Entries ▸

----

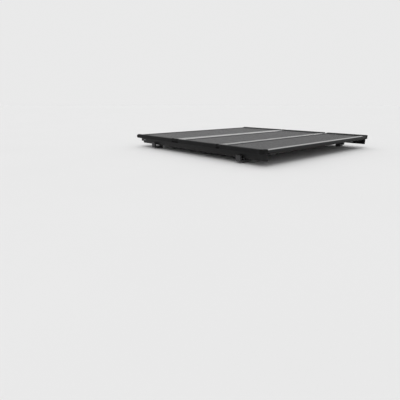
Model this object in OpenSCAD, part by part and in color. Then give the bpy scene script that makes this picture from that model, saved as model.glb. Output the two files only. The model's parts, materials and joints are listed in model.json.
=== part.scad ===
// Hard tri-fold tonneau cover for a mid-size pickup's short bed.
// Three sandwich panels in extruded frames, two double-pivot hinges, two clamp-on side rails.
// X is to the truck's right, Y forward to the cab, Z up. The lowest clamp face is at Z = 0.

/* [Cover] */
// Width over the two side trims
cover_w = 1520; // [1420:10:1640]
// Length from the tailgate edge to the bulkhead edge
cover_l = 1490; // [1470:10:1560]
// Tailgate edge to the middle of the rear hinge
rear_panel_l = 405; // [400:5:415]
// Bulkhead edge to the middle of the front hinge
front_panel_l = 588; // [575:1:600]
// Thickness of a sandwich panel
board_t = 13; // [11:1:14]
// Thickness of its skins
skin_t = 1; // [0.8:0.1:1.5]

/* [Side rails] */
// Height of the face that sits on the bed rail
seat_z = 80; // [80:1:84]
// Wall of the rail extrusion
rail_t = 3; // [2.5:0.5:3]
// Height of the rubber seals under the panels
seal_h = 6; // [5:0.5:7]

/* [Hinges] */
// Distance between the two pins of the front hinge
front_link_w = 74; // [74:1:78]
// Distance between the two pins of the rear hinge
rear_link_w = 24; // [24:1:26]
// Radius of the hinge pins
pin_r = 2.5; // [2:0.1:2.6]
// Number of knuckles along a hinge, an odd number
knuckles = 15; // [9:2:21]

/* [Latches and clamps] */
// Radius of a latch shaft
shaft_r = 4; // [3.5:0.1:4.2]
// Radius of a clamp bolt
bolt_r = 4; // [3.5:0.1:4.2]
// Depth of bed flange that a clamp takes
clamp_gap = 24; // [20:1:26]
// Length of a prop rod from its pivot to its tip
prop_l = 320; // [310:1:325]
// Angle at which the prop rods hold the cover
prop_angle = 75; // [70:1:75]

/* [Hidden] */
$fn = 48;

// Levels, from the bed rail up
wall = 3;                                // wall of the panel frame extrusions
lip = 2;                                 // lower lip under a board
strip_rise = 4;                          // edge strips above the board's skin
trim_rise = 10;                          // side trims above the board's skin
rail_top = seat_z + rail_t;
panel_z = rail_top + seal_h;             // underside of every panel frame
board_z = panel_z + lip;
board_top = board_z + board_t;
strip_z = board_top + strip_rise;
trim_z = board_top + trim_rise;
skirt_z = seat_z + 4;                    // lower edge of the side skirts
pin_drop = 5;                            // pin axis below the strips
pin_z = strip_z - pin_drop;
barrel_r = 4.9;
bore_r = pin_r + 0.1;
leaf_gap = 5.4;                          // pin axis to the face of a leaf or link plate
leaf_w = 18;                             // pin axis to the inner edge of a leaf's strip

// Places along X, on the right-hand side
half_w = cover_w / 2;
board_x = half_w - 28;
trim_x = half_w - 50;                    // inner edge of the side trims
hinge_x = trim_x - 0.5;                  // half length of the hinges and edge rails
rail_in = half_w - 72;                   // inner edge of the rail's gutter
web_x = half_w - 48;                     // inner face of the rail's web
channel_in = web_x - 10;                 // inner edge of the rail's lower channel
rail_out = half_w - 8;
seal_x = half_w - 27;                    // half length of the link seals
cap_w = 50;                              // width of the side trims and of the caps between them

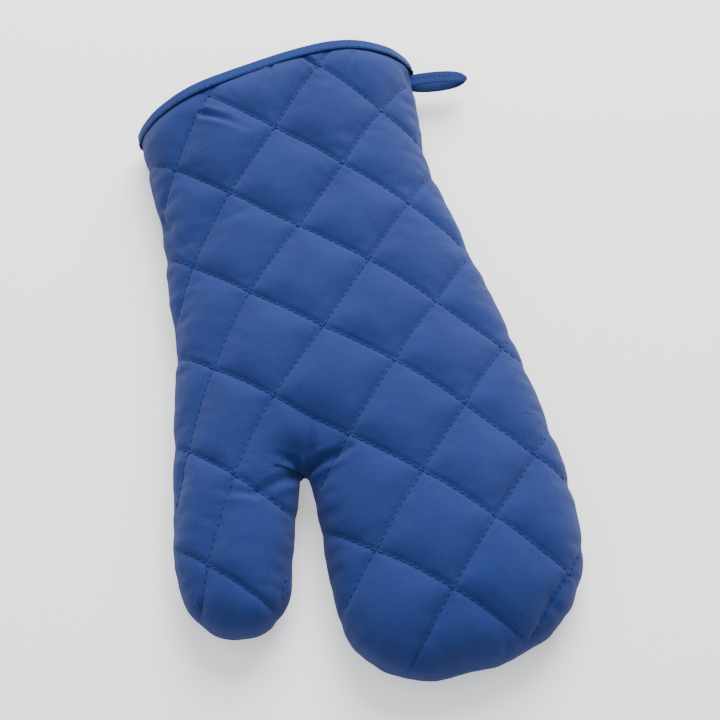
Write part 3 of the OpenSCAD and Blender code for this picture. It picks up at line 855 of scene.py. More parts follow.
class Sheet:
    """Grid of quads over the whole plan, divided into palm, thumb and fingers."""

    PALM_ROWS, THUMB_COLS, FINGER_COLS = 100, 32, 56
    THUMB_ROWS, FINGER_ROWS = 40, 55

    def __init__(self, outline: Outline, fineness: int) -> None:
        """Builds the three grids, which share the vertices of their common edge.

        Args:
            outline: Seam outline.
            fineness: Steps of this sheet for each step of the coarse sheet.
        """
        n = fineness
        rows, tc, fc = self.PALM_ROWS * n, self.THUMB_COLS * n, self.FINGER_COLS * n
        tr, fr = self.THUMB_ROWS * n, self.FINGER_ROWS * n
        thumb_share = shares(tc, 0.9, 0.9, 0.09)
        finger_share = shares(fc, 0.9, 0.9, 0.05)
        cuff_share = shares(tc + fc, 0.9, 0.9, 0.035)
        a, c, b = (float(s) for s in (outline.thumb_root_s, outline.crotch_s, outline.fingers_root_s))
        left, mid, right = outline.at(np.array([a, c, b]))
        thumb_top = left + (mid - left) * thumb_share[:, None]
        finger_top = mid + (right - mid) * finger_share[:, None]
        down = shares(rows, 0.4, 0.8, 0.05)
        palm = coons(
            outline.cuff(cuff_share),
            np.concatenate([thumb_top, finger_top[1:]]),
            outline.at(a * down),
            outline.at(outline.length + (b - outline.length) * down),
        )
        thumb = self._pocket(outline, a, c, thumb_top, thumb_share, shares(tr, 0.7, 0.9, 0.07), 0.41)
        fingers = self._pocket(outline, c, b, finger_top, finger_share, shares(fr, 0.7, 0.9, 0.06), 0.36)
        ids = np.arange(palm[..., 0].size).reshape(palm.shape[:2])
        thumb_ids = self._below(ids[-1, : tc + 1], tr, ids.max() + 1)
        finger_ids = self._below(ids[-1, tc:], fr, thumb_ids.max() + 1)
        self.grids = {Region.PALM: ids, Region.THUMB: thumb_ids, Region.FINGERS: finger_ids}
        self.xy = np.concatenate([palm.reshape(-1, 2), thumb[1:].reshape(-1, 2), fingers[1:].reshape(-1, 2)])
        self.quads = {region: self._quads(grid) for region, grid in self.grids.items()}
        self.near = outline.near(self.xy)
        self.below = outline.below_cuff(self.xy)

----

Job ▸
Nothing in the data may differ; print all of it exactly as written.

Result of this exercise ▸
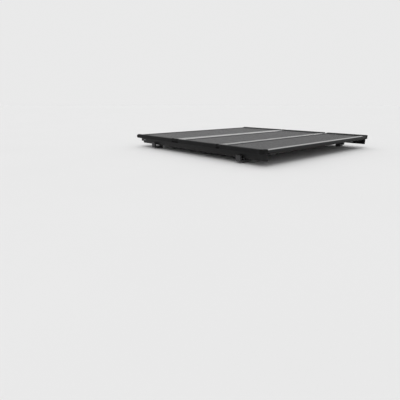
Model this object in OpenSCAD, part by part and in color. Then give the bpy scene script that makes this picture from that model, saved as model.glb. Output the two files only. The model's parts, materials and joints are listed in model.json.
=== part.scad ===
// Hard tri-fold tonneau cover for a mid-size pickup's short bed.
// Three sandwich panels in extruded frames, two double-pivot hinges, two clamp-on side rails.
// X is to the truck's right, Y forward to the cab, Z up. The lowest clamp face is at Z = 0.

/* [Cover] */
// Width over the two side trims
cover_w = 1520; // [1420:10:1640]
// Length from the tailgate edge to the bulkhead edge
cover_l = 1490; // [1470:10:1560]
// Tailgate edge to the middle of the rear hinge
rear_panel_l = 405; // [400:5:415]
// Bulkhead edge to the middle of the front hinge
front_panel_l = 588; // [575:1:600]
// Thickness of a sandwich panel
board_t = 13; // [11:1:14]
// Thickness of its skins
skin_t = 1; // [0.8:0.1:1.5]

/* [Side rails] */
// Height of the face that sits on the bed rail
seat_z = 80; // [80:1:84]
// Wall of the rail extrusion
rail_t = 3; // [2.5:0.5:3]
// Height of the rubber seals under the panels
seal_h = 6; // [5:0.5:7]

/* [Hinges] */
// Distance between the two pins of the front hinge
front_link_w = 74; // [74:1:78]
// Distance between the two pins of the rear hinge
rear_link_w = 24; // [24:1:26]
// Radius of the hinge pins
pin_r = 2.5; // [2:0.1:2.6]
// Number of knuckles along a hinge, an odd number
knuckles = 15; // [9:2:21]

/* [Latches and clamps] */
// Radius of a latch shaft
shaft_r = 4; // [3.5:0.1:4.2]
// Radius of a clamp bolt
bolt_r = 4; // [3.5:0.1:4.2]
// Depth of bed flange that a clamp takes
clamp_gap = 24; // [20:1:26]
// Length of a prop rod from its pivot to its tip
prop_l = 320; // [310:1:325]
// Angle at which the prop rods hold the cover
prop_angle = 75; // [70:1:75]

/* [Hidden] */
$fn = 48;

// Levels, from the bed rail up
wall = 3;                                // wall of the panel frame extrusions
lip = 2;                                 // lower lip under a board
strip_rise = 4;                          // edge strips above the board's skin
trim_rise = 10;                          // side trims above the board's skin
rail_top = seat_z + rail_t;
panel_z = rail_top + seal_h;             // underside of every panel frame
board_z = panel_z + lip;
board_top = board_z + board_t;
strip_z = board_top + strip_rise;
trim_z = board_top + trim_rise;
skirt_z = seat_z + 4;                    // lower edge of the side skirts
pin_drop = 5;                            // pin axis below the strips
pin_z = strip_z - pin_drop;
barrel_r = 4.9;
bore_r = pin_r + 0.1;
leaf_gap = 5.4;                          // pin axis to the face of a leaf or link plate
leaf_w = 18;                             // pin axis to the inner edge of a leaf's strip

// Places along X, on the right-hand side
half_w = cover_w / 2;
board_x = half_w - 28;
trim_x = half_w - 50;                    // inner edge of the side trims
hinge_x = trim_x - 0.5;                  // half length of the hinges and edge rails
rail_in = half_w - 72;                   // inner edge of the rail's gutter
web_x = half_w - 48;                     // inner face of the rail's web
channel_in = web_x - 10;                 // inner edge of the rail's lower channel
rail_out = half_w - 8;
seal_x = half_w - 27;                    // half length of the link seals
cap_w = 50;                              // width of the side trims and of the caps between them

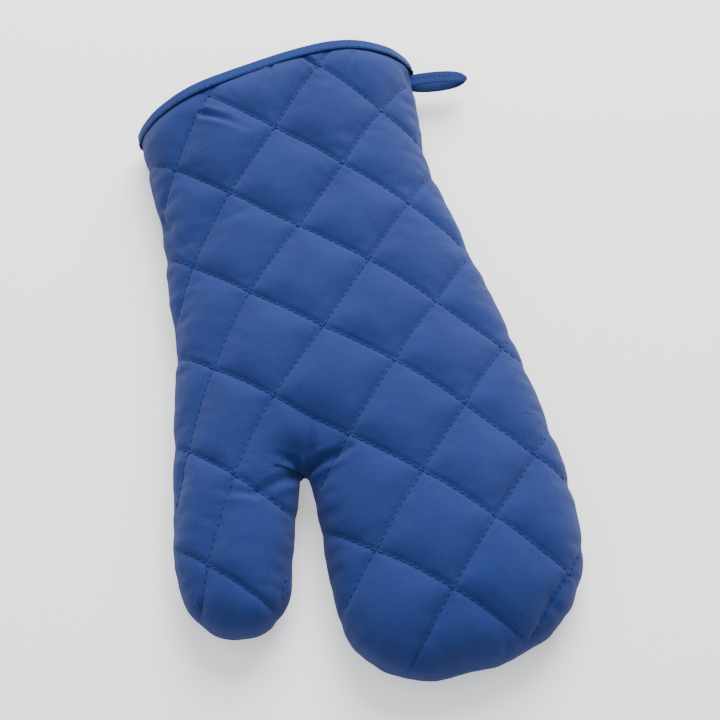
Write part 3 of the OpenSCAD and Blender code for this picture. It picks up at line 855 of scene.py. More parts follow.
class Sheet:
    """Grid of quads over the whole plan, divided into palm, thumb and fingers."""

    PALM_ROWS, THUMB_COLS, FINGER_COLS = 100, 32, 56
    THUMB_ROWS, FINGER_ROWS = 40, 55

    def __init__(self, outline: Outline, fineness: int) -> None:
        """Builds the three grids, which share the vertices of their common edge.

        Args:
            outline: Seam outline.
            fineness: Steps of this sheet for each step of the coarse sheet.
        """
        n = fineness
        rows, tc, fc = self.PALM_ROWS * n, self.THUMB_COLS * n, self.FINGER_COLS * n
        tr, fr = self.THUMB_ROWS * n, self.FINGER_ROWS * n
        thumb_share = shares(tc, 0.9, 0.9, 0.09)
        finger_share = shares(fc, 0.9, 0.9, 0.05)
        cuff_share = shares(tc + fc, 0.9, 0.9, 0.035)
        a, c, b = (float(s) for s in (outline.thumb_root_s, outline.crotch_s, outline.fingers_root_s))
        left, mid, right = outline.at(np.array([a, c, b]))
        thumb_top = left + (mid - left) * thumb_share[:, None]
        finger_top = mid + (right - mid) * finger_share[:, None]
        down = shares(rows, 0.4, 0.8, 0.05)
        palm = coons(
            outline.cuff(cuff_share),
            np.concatenate([thumb_top, finger_top[1:]]),
            outline.at(a * down),
            outline.at(outline.length + (b - outline.length) * down),
        )
        thumb = self._pocket(outline, a, c, thumb_top, thumb_share, shares(tr, 0.7, 0.9, 0.07), 0.41)
        fingers = self._pocket(outline, c, b, finger_top, finger_share, shares(fr, 0.7, 0.9, 0.06), 0.36)
        ids = np.arange(palm[..., 0].size).reshape(palm.shape[:2])
        thumb_ids = self._below(ids[-1, : tc + 1], tr, ids.max() + 1)
        finger_ids = self._below(ids[-1, tc:], fr, thumb_ids.max() + 1)
        self.grids = {Region.PALM: ids, Region.THUMB: thumb_ids, Region.FINGERS: finger_ids}
        self.xy = np.concatenate([palm.reshape(-1, 2), thumb[1:].reshape(-1, 2), fingers[1:].reshape(-1, 2)])
        self.quads = {region: self._quads(grid) for region, grid in self.grids.items()}
        self.near = outline.near(self.xy)
        self.below = outline.below_cuff(self.xy)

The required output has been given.